It's that time of year when we are frantically planning, purchasing and panicking - it's the most wonderful time of the year. Honest. So, to help you out, here is my list of most hated presents so you can use it to wreak petty revenge on your frenemies.
Hama beads - I will be eternally grateful to my kids' after school club for allowing them ample time to hama bead their lives away. Never allow these environmentally irresponsible beads over the threshold. In a fit of whimsy two Christmases ago, I though it would be lovely to replicate this calming creative activity at home. I was wrong, so so wrong. Cue half an hour of painstaking bead placement followed by one unexpected arm spasm and suddenly there are beads everywhere and an avalanche of crying. Never again. They have sat at the bottom of the arts and crafts drawer for almost two years, never to see the light of day.
Loom bands - remember loom bands? these are the zombies of the kids craft world. Every time I think they’ve loomed their way out of our lives, they suddenly reappear, littering the floors in every room with their multi-coloured, hoover-resistant tangles. The ratio of effort to reward is very off - so much effort with so little to show for it. Do you remember at the height of the craze someone made a freaking wedding dress from these little rubbery bastards? I do. I spent five hours weaving away and all I got was a long brightly coloured elastic band.
Aqua beads - I brought this one on myself. I actually asked someone to buy this shitty shitty product for our daughter. This present was a salutary lesson in the evils of advertising for our smallest one. We’d seen the advert; the girls with the pretty hair effortlessly dropping the beads into their allocated holes and creating art and hair bands and bracelets. Bracelets? Really? Aqua beads have the tensile resilience of balsa wood. If you even look at them funny they collapse back into their component parts. Plus, they are a total grind to use. Small kid gets out the high tech bead dispensing wand and clicks the button to release a single bead. Nothing happens. We shake it vigorously to persuade the beads that they want to leave their comrades in the wand and create some art. One brave bead makes the journey and immediately pings off the table and rolls under the fridge never to be seen again. It’s followed by a bunch of companions who then flee to separate parts of the kitchen leaving me crawling round on all fours collecting them like a disgruntled vampire.* Any activity that creates ten times as much work for the parent than the child is on my most hated list.

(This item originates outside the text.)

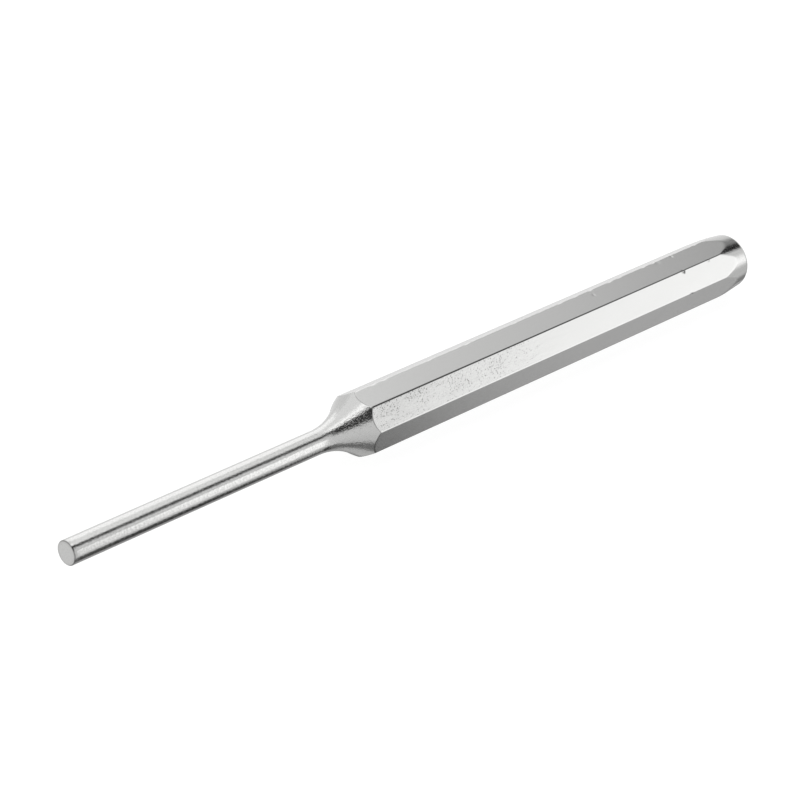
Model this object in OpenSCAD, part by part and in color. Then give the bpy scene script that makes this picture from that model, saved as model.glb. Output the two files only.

Magical musical wand - This is the kind of gift that is bought by an adult who is more concerned with what a child would like than what a grown up can tolerate. I understand, when you press that button in the shop and hear that refrain from the kid’s favourite disney film and you see the characters glistening in a magical snow globe it looks adorable. You know they’ll love it. The problem is that they will love it. They will love it so much they play it for ten days straight. The song never ends. It gets worse when they’ve got more than one. Hearing 3 separate wands playing 3 separate refrains at the same time is like wandering into a fever dream.
Pie face - ah Pie Face, ha ha ha ha ha ha ha. You got cream in your face - ha ha ha ha ha ha ha ha. This is cute and hilarious on Christmas Day. Who doesn’t love the sight of Grandad with a face full of whipped cream? However, on a miserable wet Friday at the end of January, at 6 o’clock, when my eyes are already sliding toward that bottle of wine waiting on the worktop, the last thing I want is to drag the (most likely mouldy) whippy cream from the back of the fridge and set up a machine to help me nasally ingest it.
Hypersexualised dolls - My daughter is still very much at the baby and barbie stage of play. God bless her rigid conformity to stereotypes. I used to hate barbie (I was a Sindy girl through and through), I hated her shape and her vapid american breeziness, but my word, I will take that with both hands over a Bratz doll or a Monster High monstrosity. Why, exactly, are 80% of girls’ dolls wearing shoes that wouldn’t normally be seen outside a strip club? I’ve seen some excellent arguments online discussing some benefits of Bratz and their ilk for teaching diversity and non-conformity to little girls and I’m definitely down with that, but I don’t understand why it has to be in outfits that would be considered a bit full on in Spearmint Rhino. If we want to share a joy in personal style and non-conformity there are plenty of positive role models we can use for inspiration: Bjork springs immediately to mind. I would pay good money for a dress up Bjork doll. (Also, I am old.) It is worth bearing in mind that if you step on one of those tiny, pointy shoes in bare feet you will be able to teach your kids a whole new set of vocabulary they've never heard before.
Laser guns - if any toy that makes a ‘pew pew pew’ type noise enters my house without a mute switch it will be defenestrated in under 24 hours. That is all.
To all of you who have been kind enough to give these items to my kids, I really do appreciate your generosity and the fact that you have placed my children's happiness before mine, and I’m sure it doesn’t mean you secretly hate me… does it?
*Honestly, one of the recommended methods from stopping a vampire is to scatter rice, salt or lentils on the floor because it’ll be compelled to pick up all the grains. I’m a bit sad they never used this strategy in Buffy.